Desde mi profundo respeto a la institución militar, creo que la terminación del proceso por los hechos del 23 de febrero tiene que dejar limpia y clara ante la opinión pública la actitud de las Fuerzas Armadas, a las que todos los ciudadanos hemos concedido como institución el privilegio extraordinario de usar armas para guardar y hacer guardar el orden constitucional, y que realmente así lo han hecho durante toda la transición y en plena democracia, con excepciones como la del reducido grupo de asaltantes al Congreso.

Por eso es natural que la lectura de la sentencia produzca desasosiego entre quienes padecimos la violencia golpista y entre todos los demócratas del país y aun del mundo entero. Son muchos los puntos concretos que merecen un comentario pormenorizado. Pero, aun a riesgo de simplicidad, quisiera concentrar mi atención en uno de estos puntos: la absolución de algunos oficiales que ejercieron violencia física contra los representantes del pueblo y actuaron con sus armas en contra del poder civil, encarnado en el Gobierno y en el Congreso de los Diputados.

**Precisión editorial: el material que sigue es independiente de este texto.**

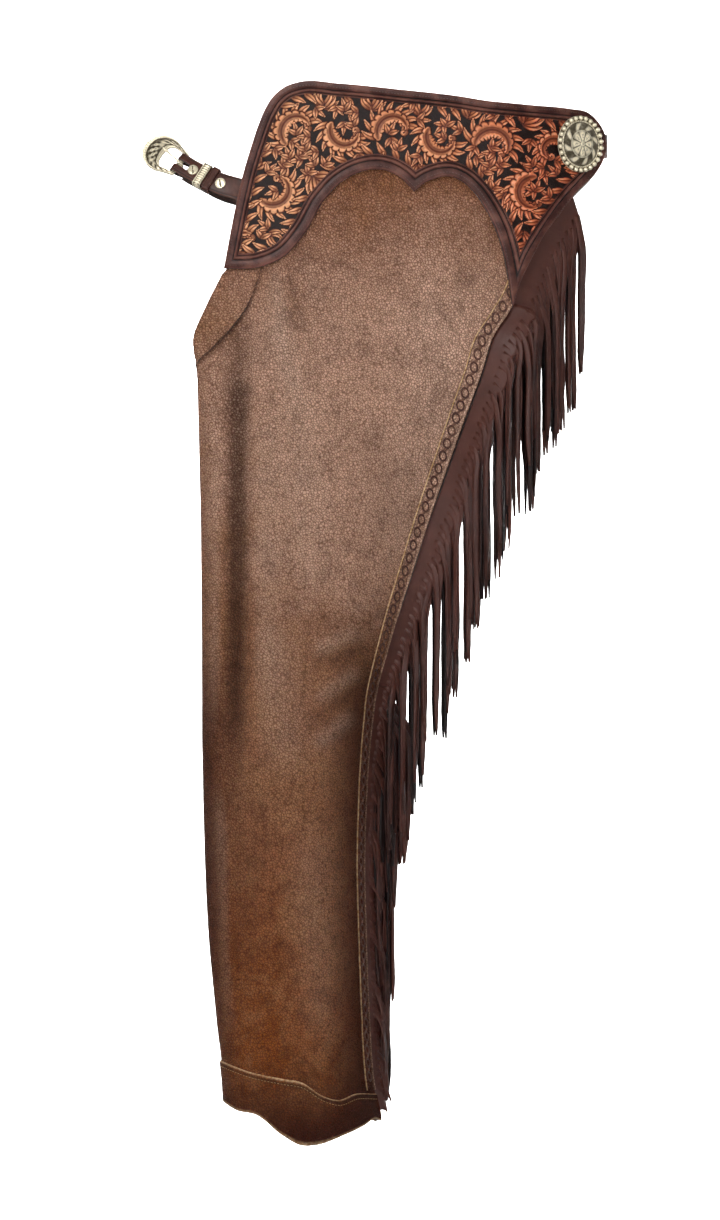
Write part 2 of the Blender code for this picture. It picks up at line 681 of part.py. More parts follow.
def yoke(side, collection):
    """The yoke's base, its ridged border and its inlay."""
    outer, inner = yoke_loops(side.border)
    inlay = moved_in(inner, 2 * SEAM_GAP)
    seat = YOKE_WALL + YOKE_SEAT_GAP
    hip_plate(f"yoke_base_{side.name}", outer, 0.0, YOKE_WALL, DARK_LEATHER, collection, side.sign)
    hip_plate(f"yoke_panel_{side.name}", inlay, seat, INLAY_WALL, TOOLED_LEATHER, collection, side.sign)
    shares = np.array([0, 0.25, 0.5, 0.75, 1.0])
    heights = np.array([BORDER_EDGE, BORDER_RIDGE, BORDER_GROOVE, BORDER_RIDGE, BORDER_EDGE])
    flat = outer[:, None] + (inner - outer)[:, None] * shares[None, :, None]
    over = hip_point(flat[..., 0], flat[..., 1], seat + heights)
    under = hip_point(flat[:, ::2, 0], flat[:, ::2, 1], seat)
    stations, columns = flat.shape[:2]
    below = under.shape[1]
    count = stations * columns
    faces = grid_faces(stations, columns, wrap_rows=True)
    faces += grid_faces(stations, below, wrap_rows=True, start=count)
    for j, k in ((0, 0), (columns - 1, below - 1)):
        ends = [(i * columns + j, count + below * i + k) for i in range(stations)]
        faces += [[a, b, d, c] for (a, c), (b, d) in zip(ends, ends[1:] + ends[:1])]
    points = np.concatenate([over.reshape(-1, 3), under.reshape(-1, 3)])
    face_outward(mesh_object(f"yoke_frame_{side.name}", points, faces, DARK_LEATHER, collection, side.sign))


def back_tab(collection):
    """The tab behind the two round ends that joins the yokes at the centre back."""
    inside = -(SEAM_GAP + 0.5 * LEG_WALL)
    half = [tuple(hip_point(np.array(x), np.array(0.0), inside)[:2]) for x in (150.0, 168.0, 186.0, 196.0)]
    plan = half + [(202.5, -8.0), (205.0, 0.0)]
    plan += [(x, -y) for x, y in plan[-2::-1]]
    line = resample(plan, 17)
    levels = np.array([-72.0, -48.0])
    points = np.stack(np.broadcast_arrays(line[:, None, 0], line[:, None, 1], levels[None, :]), -1)
    tab = mesh_object("back_tab", points, grid_faces(len(line), 2), DARK_LEATHER, collection)
    solidify(tab, LEG_WALL, 0.0)


# ---------------------------------------------------------------- metal on the yoke
def concho(side, collection):
    """A domed disc with a rim of beads, its back on the yoke's border."""
    x, z = CONCHO_CENTRE
    slope = float(hip_slope(np.array(x)))
    normal = Vector((slope, -1, 0)).normalized()
    centre = Vector(hip_point(np.array(x), np.array(z), YOKE_WALL + YOKE_SEAT_GAP + BORDER_RIDGE + SEAM_GAP))
    radii = np.array([0.0, 0.45, 0.80, 0.845, 0.925, 1.0, 1.0]) * CONCHO_RADIUS
    heights = np.array([5.6, 4.6, 2.0, 1.3, 3.4, 1.3, 0.0])
    around = 2 * CONCHO_BEADS
    angle = 2 * math.pi * np.arange(around) / around
    low = np.arange(around) % 2
    points = [[0, 0, heights[0]]]
    for radius, height in zip(radii[1:], heights[1:]):
        at_bead = height == 3.4
        out = radius - low * (1.0 if radius == CONCHO_RADIUS else 0)
        lift = height - (1.9 * low if at_bead else 0)
        ring = np.stack(np.broadcast_arrays(np.cos(angle) * out, np.sin(angle) * out, lift), -1)
        points += ring.tolist()
    rings = len(radii) - 1
    faces = [[0, 1 + k, 1 + (k + 1) % around] for k in range(around)]
    for r in range(rings - 1):
        a, b = 1 + r * around, 1 + (r + 1) * around
        faces += [[a + k, b + k, b + (k + 1) % around, a + (k + 1) % around] for k in range(around)]
    faces.append([1 + (rings - 1) * around + k for k in range(around)][::-1])
    sideways = Vector((0, 0, 1)).cross(normal).normalized()
    turn = Matrix((sideways, normal.cross(sideways), normal)).transposed()
    placed = [centre + turn @ Vector(point) for point in points]
    mesh_object(f"concho_{side.name}", placed, faces, SILVER, collection, side.sign)


# ---------------------------------------------------------------- the strap and its hardware
class StrapFrame:
    """The strap's middle line with its heading, its width direction (downward) and its outward direction."""

    def __init__(self):
        self.points = resample(STRAP_LINE, 61)
        self.heading = unit(np.gradient(self.points, axis=0))
        tilt = math.tan(STRAP_TILT) * ease(-self.points[:, 0], 160, 205)
        upright = np.stack([0 * tilt, tilt, 1 + 0 * tilt], 1)
        self.across = -unit(upright - self.heading * (upright * self.heading).sum(1, keepdims=True))
        self.outward = unit(np.cross(self.heading, self.across))

    def end(self):
        """Point, heading, across and outward at the fold round the buckle's bar."""
        return [data[-1] for data in (self.points, self.heading, self.across, self.outward)]

    def at(self, x):
        """Point, heading, across and outward at this x."""
        found = []
        for data in (self.points, self.heading, self.across, self.outward):
            found.append(np.array([np.interp(-x, -self.points[:, 0], data[:, c]) for c in range(3)]))
        return found


def matrix_at(frame, x, out):
    """A placing matrix in metres: local X runs along the strap, Y across it, Z out of it."""
    point, heading, across, outward = frame.at(x)
    place = Matrix.Translation(Vector(point + outward * out) * MM)
    turn = Matrix((Vector(heading), Vector(across), Vector(outward))).transposed()
    return place @ turn.to_4x4()


def buckle_strap(frame, collection):
    """The strap, folded round the buckle's bar with a slot for the tongue."""
    line = frame.points[::5]
    rows = [list(v) for v in (line, frame.across[::5])]
    end, heading, across, outward = frame.end()
    bar = end - outward * FOLD_RADIUS
    slot_rows = {len(line) - 2, len(line) - 1}
    for angle in np.linspace(0, math.pi, 9)[1:]:
        slot_rows.add(len(rows[0]) - 1)
        rows[0].append(bar + FOLD_RADIUS * (outward * math.cos(angle) + heading * math.sin(angle)))
        rows[1].append(across)
    slot_rows.add(len(rows[0]) - 1)
    back = [k for k in range(len(frame.points) - 2, -1, -5) if frame.points[k, 0] <= STRAP_RETURN_X]
    for k in back:
        away = np.linalg.norm(frame.points[k] - end)
        step = LAYER_STEP + (2 * FOLD_RADIUS - LAYER_STEP) * (1 - float(ease(away, 0, 17)))
        rows[0].append(frame.points[k] - frame.outward[k] * step)
        rows[1].append(frame.across[k])
    slot_rows.add(len(rows[0]) - len(back))
    middle, width = np.array(rows[0]), np.array(rows[1])
    offsets = np.array([-STRAP_WIDTH / 2, -TONGUE_SLOT, TONGUE_SLOT, STRAP_WIDTH / 2])
    points = middle[:, None] + width[:, None] * offsets[None, :, None]
    faces = []
    for i in range(len(middle) - 1):
        for j in range(3):
            if j == 1 and i in slot_rows:
                continue
            faces.append([4 * i + j, 4 * i + j + 1, 4 * i + j + 5, 4 * i + j + 4])
    solidify(mesh_object("strap_L", points, faces, DARK_LEATHER, collection), STRAP_WALL, 0.0)
    return bar


def billet(frame, collection, cutters):
    """The right side's strap, a single layer with buckle holes."""
    line = frame.points[:56:5]
    across = frame.across[:56:5]
    points = line[:, None] + across[:, None] * np.array([-0.5, 0.5])[None, :, None] * STRAP_WIDTH
    strap = mesh_object("strap_R", points, grid_faces(len(line), 2), DARK_LEATHER, collection, -1)
    solidify(strap, STRAP_WALL, 0.0)
    for n, x in enumerate(BILLET_HOLES):
        point, heading, width, outward = frame.at(x)
        mirrored = Vector((outward[0], -outward[1], outward[2]))
        hole = cylinder(f"billet_hole_{n}", 2.2, 2.2, 12.0, 12, None, cutters)
        hole.matrix_world = (Matrix.Translation(Vector((point[0], -point[1], point[2])) * MM)
                             @ mirrored.to_track_quat("Z", "Y").to_matrix().to_4x4())
        hole.hide_render = True
        hole.display_type = "WIRE"
        cut = strap.modifiers.new(f"hole_{n}", "BOOLEAN")
        cut.operation = "DIFFERENCE"
        cut.object = hole


def cylinder(name, low_radius, high_radius, depth, sides, look, collection):
    """A capped cylinder or cone about its own Z, in mm."""
    net = bmesh.new()
    bmesh.ops.create_cone(net, cap_ends=True, segments=sides, radius1=low_radius * MM,
                          radius2=high_radius * MM, depth=depth * MM)
    mesh = bpy.data.meshes.new(name)
    net.to_mesh(mesh)
    net.free()
    obj = bpy.data.objects.new(name, mesh)
    if look:
        return finish(obj, look, collection)
    collection.objects.link(obj)
    return obj


def strap_fittings(frame, collection):
    """Two flat screws, the leather loop and the metal keeper on the buckle strap."""
    for name in ("screw_1", "screw_2"):
        head = cylinder(name, 5.5, 4.7, 1.8, 20, SILVER, collection)
        head.matrix_world = matrix_at(frame, STRAP_FITTINGS[name], STRAP_WALL / 2 + SEAM_GAP + 0.9)
    bands = (("loop", DARK_LEATHER, 7.0, 0.9, 1.8), ("keeper", SILVER, 8.4, 1.6, 1.5))
    for name, look, length, room, wall in bands:
        half_y = STRAP_WIDTH / 2 + BAND_ROOM
        front = 0.5 * STRAP_WALL + room
        back = -(LAYER_STEP + 0.5 * STRAP_WALL + BAND_ROOM)
        corners = [(half_y, front), (-half_y, front), (-half_y, back), (half_y, back)]
        points = [(end * length / 2, y, z) for end in (-1, 1) for y, z in corners]
        faces = [[k, (k + 1) % 4, 4 + (k + 1) % 4, 4 + k] for k in range(4)]
        band = mesh_object(name, points, faces, look, collection)
        band.matrix_world = matrix_at(frame, STRAP_FITTINGS[name], 0.0)
        solidify(band, wall).modifiers["wall"].use_even_offset = True


def buckle(frame, bar, collection):
    """The buckle's plate with its window and bar, and the tongue, each about the bar's axis."""
    _, heading, across, outward = frame.end()
    turn = Matrix((Vector(heading), Vector(across), Vector(outward))).transposed().to_4x4()
    place = Matrix.Translation(Vector(bar) * MM) @ turn
    plate = bpy.data.curves.new("buckle", "CURVE")
    plate.dimensions = "2D"
    plate.fill_mode = "BOTH"
    plate.extrude = BUCKLE_WALL / 2 * MM
    for outline, count in ((BUCKLE_OUTLINE, 15), (BUCKLE_WINDOW, 11)):
        half = resample(outline, count)
        closed = np.vstack([half, (half * (1, -1))[-2::-1]])
        spline = plate.splines.new("POLY")
        spline.points.add(len(closed) - 1)
        level, weight = np.zeros(len(closed)), np.ones(len(closed))
        spline.points.foreach_set("co", np.column_stack([closed * MM, level, weight]).ravel())
        spline.use_cyclic_u = True
    obj = finish(bpy.data.objects.new("buckle", plate), SILVER, collection)
    obj.matrix_world = place

    angles = np.radians(np.linspace(-20, -270, 13))
    hook = TONGUE_TURN * np.stack([np.cos(angles), 0 * angles, np.sin(angles)], 1)
    x = np.array([4.0, 10.0, 17.0, TONGUE_LENGTH])
    pin = np.stack([x, 0 * x, TONGUE_TURN - TONGUE_DROP * ease(x, 0, TONGUE_LENGTH)], 1)
    route = np.vstack([hook, pin])
    wire = bpy.data.curves.new("tongue", "CURVE")
    wire.dimensions = "3D"
    wire.bevel_depth = TONGUE_WIRE * MM
    wire.bevel_resolution = 1
    wire.use_fill_caps = True
    spline = wire.splines.new("POLY")
    spline.points.add(len(route) - 1)
    spline.points.foreach_set("co", np.column_stack([route * MM, np.ones(len(route))]).ravel())
    tongue = finish(bpy.data.objects.new("tongue", wire), SILVER, collection)
    tongue.matrix_world = place @ Matrix.Rotation(-TONGUE_LIFT, 4, "Y")


# ---------------------------------------------------------------- the whole pair
def build():
    for obj in list(bpy.data.objects):
        bpy.data.objects.remove(obj, do_unlink=True)
    parts = bpy.data.collections.new("leather_chaps")
    cutters = bpy.data.collections.new("cutters")
    for collection in (parts, cutters):
        bpy.context.scene.collection.children.link(collection)
    for side in SIDES:
        walls = leg_panels(side, parts)
        braid(side, walls["front"], parts)
        hem_bands(side, walls, parts)
        yoke(side, parts)
        hip_fringe(side, parts)
        seam_fringe(side, "thigh", THIGH_FRINGE, side.strand_pitch, parts)
        seam_fringe(side, "shin", SHIN_FRINGE, side.strand_pitch * 1.5, parts)
        concho(side, parts)
    back_tab(parts)
    frame = StrapFrame()
    bar = buckle_strap(frame, parts)
    billet(frame, parts, cutters)
    strap_fittings(frame, parts)
    buckle(frame, bar, parts)


build()
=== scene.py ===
"""Leather show chaps: the finish and the fine form of every piece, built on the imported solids.

Sizes and places are in millimetres and become metres where a mesh is made. +X points to the centre
back, -Y to the wearer's left, +Z up. The right leg is the left one's mirror image in the plane Y = 0.
"""

from __future__ import annotations

import logging
import math
import sys
from dataclasses import dataclass, field
from enum import Enum
from typing import Iterable, Sequence

import bmesh
import bpy
import numpy as np
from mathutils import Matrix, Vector

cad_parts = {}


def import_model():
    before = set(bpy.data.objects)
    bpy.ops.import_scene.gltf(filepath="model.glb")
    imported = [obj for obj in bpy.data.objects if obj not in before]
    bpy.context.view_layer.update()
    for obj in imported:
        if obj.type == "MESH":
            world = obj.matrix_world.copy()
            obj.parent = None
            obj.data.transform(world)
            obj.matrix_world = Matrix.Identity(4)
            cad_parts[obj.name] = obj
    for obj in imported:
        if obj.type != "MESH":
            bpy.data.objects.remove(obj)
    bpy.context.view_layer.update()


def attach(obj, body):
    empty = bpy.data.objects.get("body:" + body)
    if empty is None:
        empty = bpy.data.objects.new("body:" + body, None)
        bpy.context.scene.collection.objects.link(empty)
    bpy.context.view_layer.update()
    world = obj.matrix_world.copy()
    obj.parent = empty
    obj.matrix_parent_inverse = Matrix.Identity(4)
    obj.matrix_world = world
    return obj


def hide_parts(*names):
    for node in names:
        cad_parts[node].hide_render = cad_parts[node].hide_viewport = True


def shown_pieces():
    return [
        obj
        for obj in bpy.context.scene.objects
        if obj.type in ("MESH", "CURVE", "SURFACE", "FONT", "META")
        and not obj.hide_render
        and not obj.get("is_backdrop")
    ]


LOG = logging.getLogger("chaps")
MM = 0.001
Array = np.ndarray
Piece = bpy.types.Object
Paint = bpy.types.Material


class Side(Enum):
    """The two halves of the pair: the built one and its mirror image."""

    LEFT = "L"
    RIGHT = "R"

    @property
    def sign(self) -> int:
        """1 on the left, -1 where Y is mirrored."""
        return 1 if self is Side.LEFT else -1


# ---------------------------------------------------------------- numbers and lines
def ease(value: Array, start: float, end: float) -> Array:
    """Smooth step from 0 at start to 1 at end: 3t^2 - 2t^3."""
    t = np.clip((np.asarray(value, float) - start) / (end - start), 0, 1)
    return t * t * (3 - 2 * t)


def unit(vectors: Array) -> Array:
    """Vectors scaled to length 1."""
    return vectors / np.maximum(np.linalg.norm(vectors, axis=-1, keepdims=True), 1e-12)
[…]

No parece admisible, por tanto, que, por lo que: respecta específicamente a los tenientes de la Guardia Civil procesados, se haga jugar, de algún modo, la eximente de obediencia debida, aduciendo "que su error no resultaba vencible en sus circunstancias" y que "Ios acontecimientos de la noche del 23 y madrugada del 24 de febrero presentaron apariencias suficientemente confusas y expectantes para hacer dudar, incluso a mandos muy superiores, de las decisiones a tomar, y por ello a dilatar su adopción en espera de que la situación apareciese como clara y resueltamente decidida". La situación estaba ya decidida por la Constitución y estaba decidida por el Rey. La actitud del Rey hizo imposible que jugara este engaño y, por otra parte, no parece lógico que los tenientes de la Guardia Civil, que deben conocer la Constitución y el Código de Justicia Militar, puedan caer en un engaño de este tipo. Resulta evidente que el Rey no puede realizar indicaciones contrarias a la propia Constitución, que es la norma que establece las competencias de la Corona.

Es preciso dejar muy claro que en España no existe un poder civil y un poder militar. El poder es sólo civil. Atentar contra este hecho es subvertir el orden institucional, hacer prevalecer la fuerza contra la legitimidad, tratar de usurpar la jerarquía cívica en aras de una presunta disciplina que se podría ejercer contra los supremos intereses del pueblo.

Frente a esto no pueden tener éxito las falsedades y las insidias propagadas durante el proceso y que la propia sentencia hace bien en rechazar de supuestos deseos del Rey. Como tampoco cabría admitir la peregrina idea de una unión directa, exclusiva y excluyente, entre las Fuerzas Armadas y el Rey, que no tiene otro objetivo que colocar al propio Rey y a la misma institución militar al margen de su instancia legitimadora: el pueblo español.

Adolfo Suárez era en 1981 el presidente constitucional del Gobierno español.